━━━━━ Source excerpt ━━━━━

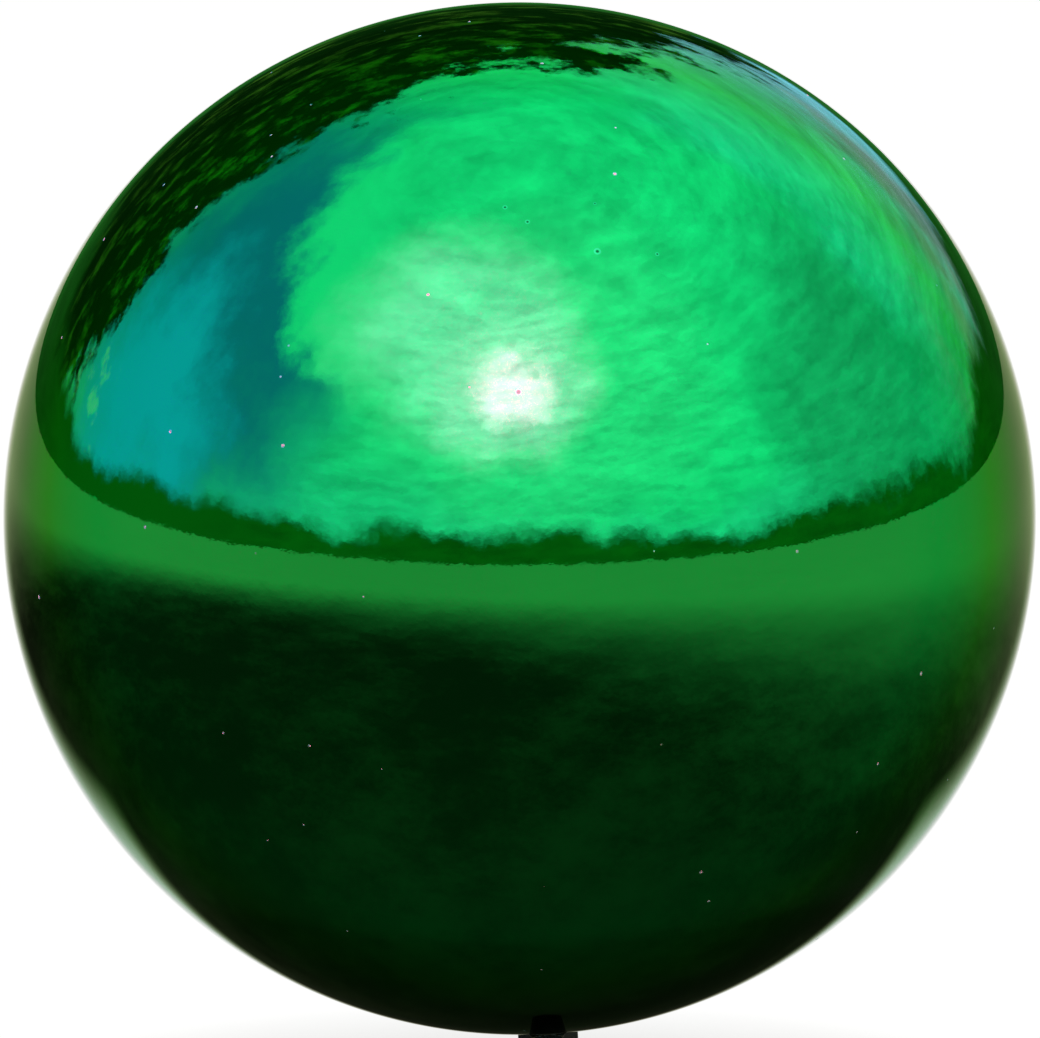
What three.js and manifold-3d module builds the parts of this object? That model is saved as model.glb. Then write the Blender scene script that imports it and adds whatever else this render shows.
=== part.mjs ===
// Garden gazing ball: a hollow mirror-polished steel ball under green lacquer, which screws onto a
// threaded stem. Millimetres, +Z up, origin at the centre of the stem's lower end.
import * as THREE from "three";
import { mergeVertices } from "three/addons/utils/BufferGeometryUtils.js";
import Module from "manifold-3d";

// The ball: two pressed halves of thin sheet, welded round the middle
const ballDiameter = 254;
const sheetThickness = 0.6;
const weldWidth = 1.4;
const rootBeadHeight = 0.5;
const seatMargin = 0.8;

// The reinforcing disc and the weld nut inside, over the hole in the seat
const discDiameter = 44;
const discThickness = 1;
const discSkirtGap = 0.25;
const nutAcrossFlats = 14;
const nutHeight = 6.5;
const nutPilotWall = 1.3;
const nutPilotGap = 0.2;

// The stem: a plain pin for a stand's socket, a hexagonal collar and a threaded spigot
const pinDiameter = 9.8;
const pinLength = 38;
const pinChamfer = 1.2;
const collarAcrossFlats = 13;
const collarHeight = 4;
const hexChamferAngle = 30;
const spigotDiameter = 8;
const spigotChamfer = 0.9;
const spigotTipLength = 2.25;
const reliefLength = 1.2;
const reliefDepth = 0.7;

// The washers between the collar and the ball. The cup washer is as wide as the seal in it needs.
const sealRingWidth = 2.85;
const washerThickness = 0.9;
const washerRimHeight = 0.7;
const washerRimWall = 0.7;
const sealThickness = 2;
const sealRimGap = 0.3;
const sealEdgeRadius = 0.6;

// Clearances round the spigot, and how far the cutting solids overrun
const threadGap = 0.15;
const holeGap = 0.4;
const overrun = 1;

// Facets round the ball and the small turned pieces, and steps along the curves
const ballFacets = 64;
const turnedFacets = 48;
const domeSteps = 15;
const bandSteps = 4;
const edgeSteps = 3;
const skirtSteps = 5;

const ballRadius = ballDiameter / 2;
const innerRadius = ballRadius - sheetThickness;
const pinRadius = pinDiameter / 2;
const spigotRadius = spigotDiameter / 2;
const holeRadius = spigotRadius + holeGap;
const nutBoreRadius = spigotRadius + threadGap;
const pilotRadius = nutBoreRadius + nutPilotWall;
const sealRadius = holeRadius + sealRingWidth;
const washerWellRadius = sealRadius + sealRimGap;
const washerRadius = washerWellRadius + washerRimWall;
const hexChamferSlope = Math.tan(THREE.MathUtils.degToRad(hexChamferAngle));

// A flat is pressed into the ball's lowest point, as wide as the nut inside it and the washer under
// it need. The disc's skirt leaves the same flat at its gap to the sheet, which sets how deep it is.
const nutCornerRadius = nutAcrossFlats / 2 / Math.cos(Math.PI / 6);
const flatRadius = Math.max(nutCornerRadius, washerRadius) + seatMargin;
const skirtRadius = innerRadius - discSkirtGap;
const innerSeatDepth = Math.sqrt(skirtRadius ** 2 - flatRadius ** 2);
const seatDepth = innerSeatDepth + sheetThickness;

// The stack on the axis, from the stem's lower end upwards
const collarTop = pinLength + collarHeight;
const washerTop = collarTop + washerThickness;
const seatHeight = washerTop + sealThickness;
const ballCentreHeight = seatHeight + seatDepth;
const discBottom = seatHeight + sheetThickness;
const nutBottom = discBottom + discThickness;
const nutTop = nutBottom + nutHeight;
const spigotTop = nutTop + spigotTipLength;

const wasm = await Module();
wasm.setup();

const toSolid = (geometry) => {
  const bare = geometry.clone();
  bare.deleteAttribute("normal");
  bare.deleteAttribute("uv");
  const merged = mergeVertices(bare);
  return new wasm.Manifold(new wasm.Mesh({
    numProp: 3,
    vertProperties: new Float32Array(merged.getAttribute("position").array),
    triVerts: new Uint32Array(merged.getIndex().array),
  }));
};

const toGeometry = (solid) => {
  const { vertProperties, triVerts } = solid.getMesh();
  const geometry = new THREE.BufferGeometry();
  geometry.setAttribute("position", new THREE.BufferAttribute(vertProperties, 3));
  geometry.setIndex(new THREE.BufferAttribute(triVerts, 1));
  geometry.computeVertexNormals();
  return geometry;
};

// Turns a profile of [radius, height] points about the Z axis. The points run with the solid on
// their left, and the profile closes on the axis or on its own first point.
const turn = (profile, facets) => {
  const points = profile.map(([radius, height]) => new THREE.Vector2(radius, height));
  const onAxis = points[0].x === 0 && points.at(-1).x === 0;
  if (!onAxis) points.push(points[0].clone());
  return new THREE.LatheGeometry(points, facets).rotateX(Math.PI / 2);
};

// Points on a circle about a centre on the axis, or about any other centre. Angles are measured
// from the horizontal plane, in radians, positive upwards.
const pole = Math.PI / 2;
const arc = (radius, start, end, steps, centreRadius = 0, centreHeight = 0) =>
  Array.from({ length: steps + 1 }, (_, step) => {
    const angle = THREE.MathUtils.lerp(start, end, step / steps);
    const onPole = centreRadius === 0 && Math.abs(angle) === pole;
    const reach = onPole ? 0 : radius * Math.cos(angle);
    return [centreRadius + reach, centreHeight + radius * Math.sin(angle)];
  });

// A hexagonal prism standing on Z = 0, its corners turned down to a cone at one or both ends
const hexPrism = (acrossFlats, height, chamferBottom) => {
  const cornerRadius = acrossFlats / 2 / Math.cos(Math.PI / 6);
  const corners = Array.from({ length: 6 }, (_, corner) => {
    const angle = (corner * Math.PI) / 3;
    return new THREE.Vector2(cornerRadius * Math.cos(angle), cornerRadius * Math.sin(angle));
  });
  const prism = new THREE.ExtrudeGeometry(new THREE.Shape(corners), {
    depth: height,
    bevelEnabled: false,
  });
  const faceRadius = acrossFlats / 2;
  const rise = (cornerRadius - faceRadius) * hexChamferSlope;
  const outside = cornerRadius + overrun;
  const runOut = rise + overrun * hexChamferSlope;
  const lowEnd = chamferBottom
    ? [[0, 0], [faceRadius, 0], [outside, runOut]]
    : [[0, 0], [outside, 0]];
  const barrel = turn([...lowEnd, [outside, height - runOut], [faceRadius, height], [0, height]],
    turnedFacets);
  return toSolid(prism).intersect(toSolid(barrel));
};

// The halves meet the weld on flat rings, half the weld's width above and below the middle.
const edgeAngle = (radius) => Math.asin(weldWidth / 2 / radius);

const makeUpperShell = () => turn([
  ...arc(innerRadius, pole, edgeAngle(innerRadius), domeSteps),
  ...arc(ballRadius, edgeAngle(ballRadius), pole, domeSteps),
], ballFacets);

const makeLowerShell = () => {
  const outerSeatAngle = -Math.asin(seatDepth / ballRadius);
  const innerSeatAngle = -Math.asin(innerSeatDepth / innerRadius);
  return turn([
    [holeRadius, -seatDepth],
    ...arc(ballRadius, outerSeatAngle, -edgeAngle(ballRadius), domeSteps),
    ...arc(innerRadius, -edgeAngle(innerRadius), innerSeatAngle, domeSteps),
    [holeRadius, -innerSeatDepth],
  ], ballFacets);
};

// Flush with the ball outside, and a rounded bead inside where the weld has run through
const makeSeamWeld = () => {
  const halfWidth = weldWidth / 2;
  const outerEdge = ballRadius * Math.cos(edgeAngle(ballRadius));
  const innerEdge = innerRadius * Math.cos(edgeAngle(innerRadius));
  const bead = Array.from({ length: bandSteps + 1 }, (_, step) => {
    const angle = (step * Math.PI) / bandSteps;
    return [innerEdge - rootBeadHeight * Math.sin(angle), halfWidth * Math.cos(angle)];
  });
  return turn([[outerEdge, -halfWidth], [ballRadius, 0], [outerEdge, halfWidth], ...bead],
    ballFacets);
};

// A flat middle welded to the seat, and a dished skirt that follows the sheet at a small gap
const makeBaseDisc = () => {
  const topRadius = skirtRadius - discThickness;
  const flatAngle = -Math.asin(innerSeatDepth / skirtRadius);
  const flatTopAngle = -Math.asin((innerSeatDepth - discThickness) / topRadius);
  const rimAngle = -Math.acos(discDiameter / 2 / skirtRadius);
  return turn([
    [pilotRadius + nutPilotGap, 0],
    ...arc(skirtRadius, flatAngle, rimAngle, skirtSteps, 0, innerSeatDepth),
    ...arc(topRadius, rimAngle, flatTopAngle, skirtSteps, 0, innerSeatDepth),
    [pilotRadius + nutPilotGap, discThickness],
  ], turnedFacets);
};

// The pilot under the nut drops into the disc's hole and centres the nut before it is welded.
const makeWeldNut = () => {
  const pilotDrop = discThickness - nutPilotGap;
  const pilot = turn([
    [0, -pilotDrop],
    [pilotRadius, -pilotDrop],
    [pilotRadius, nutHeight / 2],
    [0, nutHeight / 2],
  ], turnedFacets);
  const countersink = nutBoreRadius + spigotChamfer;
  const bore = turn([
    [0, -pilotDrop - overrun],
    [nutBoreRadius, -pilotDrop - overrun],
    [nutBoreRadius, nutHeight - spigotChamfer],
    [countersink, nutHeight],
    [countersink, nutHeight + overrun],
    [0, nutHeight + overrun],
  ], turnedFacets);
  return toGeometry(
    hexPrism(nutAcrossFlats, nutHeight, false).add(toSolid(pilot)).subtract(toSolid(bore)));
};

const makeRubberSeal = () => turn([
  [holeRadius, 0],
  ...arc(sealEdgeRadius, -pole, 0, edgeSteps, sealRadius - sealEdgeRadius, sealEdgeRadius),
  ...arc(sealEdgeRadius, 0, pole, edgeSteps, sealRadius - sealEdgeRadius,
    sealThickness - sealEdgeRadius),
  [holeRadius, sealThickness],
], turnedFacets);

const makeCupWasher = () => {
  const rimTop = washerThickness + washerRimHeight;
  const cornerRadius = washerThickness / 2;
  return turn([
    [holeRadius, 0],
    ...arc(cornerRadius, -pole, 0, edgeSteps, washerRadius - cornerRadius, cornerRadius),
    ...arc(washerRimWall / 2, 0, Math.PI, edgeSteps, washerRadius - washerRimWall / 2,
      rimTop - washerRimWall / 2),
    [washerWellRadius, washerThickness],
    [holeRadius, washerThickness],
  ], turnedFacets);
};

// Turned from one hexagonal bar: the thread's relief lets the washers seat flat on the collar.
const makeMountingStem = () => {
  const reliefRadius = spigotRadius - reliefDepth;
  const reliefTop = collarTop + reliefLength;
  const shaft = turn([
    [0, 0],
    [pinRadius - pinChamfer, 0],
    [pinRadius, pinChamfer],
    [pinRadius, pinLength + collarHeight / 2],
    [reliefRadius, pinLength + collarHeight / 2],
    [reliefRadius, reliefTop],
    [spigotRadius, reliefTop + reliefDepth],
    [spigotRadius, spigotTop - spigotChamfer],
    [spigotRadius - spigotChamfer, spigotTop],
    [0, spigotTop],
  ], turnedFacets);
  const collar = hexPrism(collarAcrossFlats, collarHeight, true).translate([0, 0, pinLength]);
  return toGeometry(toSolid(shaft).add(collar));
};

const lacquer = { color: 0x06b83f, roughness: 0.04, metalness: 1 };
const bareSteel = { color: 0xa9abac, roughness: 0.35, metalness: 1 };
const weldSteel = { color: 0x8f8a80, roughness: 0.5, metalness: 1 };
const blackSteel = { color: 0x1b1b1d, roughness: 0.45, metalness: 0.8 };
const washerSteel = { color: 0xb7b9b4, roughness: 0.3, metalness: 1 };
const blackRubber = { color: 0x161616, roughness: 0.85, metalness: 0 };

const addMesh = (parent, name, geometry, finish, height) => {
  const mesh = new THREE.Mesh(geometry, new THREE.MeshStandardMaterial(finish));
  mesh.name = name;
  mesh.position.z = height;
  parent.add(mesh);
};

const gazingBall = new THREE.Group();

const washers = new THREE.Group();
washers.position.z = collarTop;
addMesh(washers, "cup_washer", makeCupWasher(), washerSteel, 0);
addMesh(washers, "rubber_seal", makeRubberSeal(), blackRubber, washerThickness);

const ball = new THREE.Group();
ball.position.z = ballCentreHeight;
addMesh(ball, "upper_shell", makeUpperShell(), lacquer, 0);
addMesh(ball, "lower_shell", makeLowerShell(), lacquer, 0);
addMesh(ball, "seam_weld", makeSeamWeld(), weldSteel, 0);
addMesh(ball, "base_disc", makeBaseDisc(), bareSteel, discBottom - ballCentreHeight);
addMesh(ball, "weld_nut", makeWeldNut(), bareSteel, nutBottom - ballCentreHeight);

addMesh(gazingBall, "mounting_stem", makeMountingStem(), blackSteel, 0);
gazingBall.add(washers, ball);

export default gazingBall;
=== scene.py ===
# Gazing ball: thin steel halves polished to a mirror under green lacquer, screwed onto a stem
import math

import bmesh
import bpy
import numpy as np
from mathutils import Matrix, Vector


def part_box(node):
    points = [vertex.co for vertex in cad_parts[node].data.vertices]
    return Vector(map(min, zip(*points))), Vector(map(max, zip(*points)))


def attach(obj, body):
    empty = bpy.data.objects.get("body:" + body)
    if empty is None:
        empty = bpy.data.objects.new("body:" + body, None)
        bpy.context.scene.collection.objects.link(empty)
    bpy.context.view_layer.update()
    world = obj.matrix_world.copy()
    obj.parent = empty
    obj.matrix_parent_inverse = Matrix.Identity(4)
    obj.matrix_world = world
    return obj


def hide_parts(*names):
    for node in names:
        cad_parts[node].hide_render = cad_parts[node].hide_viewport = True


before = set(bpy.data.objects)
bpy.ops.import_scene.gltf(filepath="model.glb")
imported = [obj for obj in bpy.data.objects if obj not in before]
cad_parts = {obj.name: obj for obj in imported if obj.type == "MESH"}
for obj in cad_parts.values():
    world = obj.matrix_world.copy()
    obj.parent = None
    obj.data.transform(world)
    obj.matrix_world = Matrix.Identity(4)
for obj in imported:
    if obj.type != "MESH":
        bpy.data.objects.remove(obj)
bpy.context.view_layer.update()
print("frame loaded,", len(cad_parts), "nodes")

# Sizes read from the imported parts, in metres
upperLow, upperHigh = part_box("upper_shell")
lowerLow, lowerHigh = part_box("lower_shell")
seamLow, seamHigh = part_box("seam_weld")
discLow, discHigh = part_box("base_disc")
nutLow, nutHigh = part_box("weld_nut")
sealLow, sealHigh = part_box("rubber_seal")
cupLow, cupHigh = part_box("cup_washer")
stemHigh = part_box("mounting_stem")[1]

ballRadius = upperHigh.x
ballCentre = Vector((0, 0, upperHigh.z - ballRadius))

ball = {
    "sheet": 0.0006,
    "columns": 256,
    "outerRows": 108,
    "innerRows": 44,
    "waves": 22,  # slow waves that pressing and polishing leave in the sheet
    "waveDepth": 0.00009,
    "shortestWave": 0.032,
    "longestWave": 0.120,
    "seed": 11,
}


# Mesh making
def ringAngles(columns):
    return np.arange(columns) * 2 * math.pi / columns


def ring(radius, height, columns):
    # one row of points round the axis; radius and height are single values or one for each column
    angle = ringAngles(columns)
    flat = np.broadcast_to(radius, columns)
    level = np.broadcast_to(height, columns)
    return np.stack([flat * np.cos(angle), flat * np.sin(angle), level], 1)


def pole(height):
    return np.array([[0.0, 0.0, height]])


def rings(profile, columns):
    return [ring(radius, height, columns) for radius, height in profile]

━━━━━

▶ Brief
Reproduce exactly, please, only the lines from the start of the data above to the line that contains "import Module from", with both ends kept.

▶ Worked solution
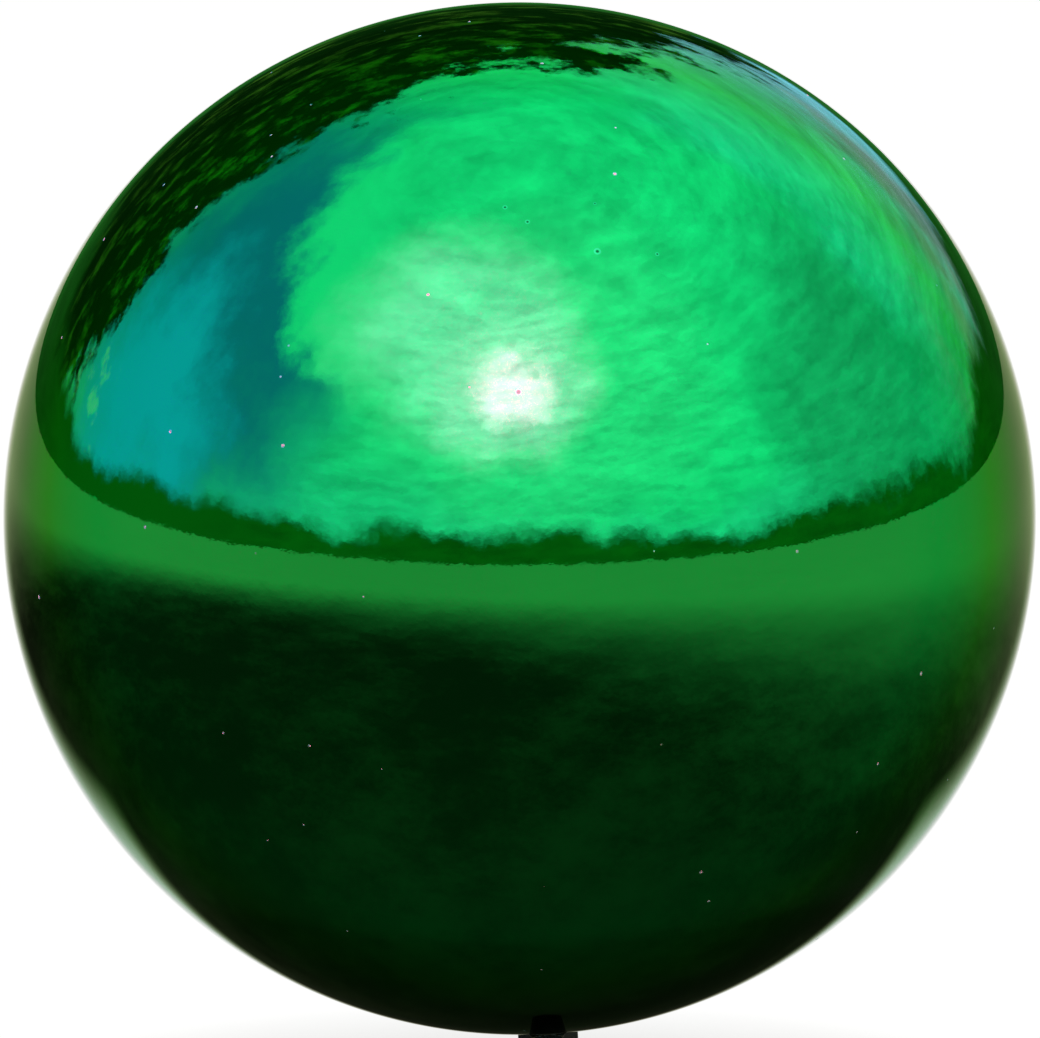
What three.js and manifold-3d module builds the parts of this object? That model is saved as model.glb. Then write the Blender scene script that imports it and adds whatever else this render shows.
=== part.mjs ===
// Garden gazing ball: a hollow mirror-polished steel ball under green lacquer, which screws onto a
// threaded stem. Millimetres, +Z up, origin at the centre of the stem's lower end.
import * as THREE from "three";
import { mergeVertices } from "three/addons/utils/BufferGeometryUtils.js";
import Module from "manifold-3d";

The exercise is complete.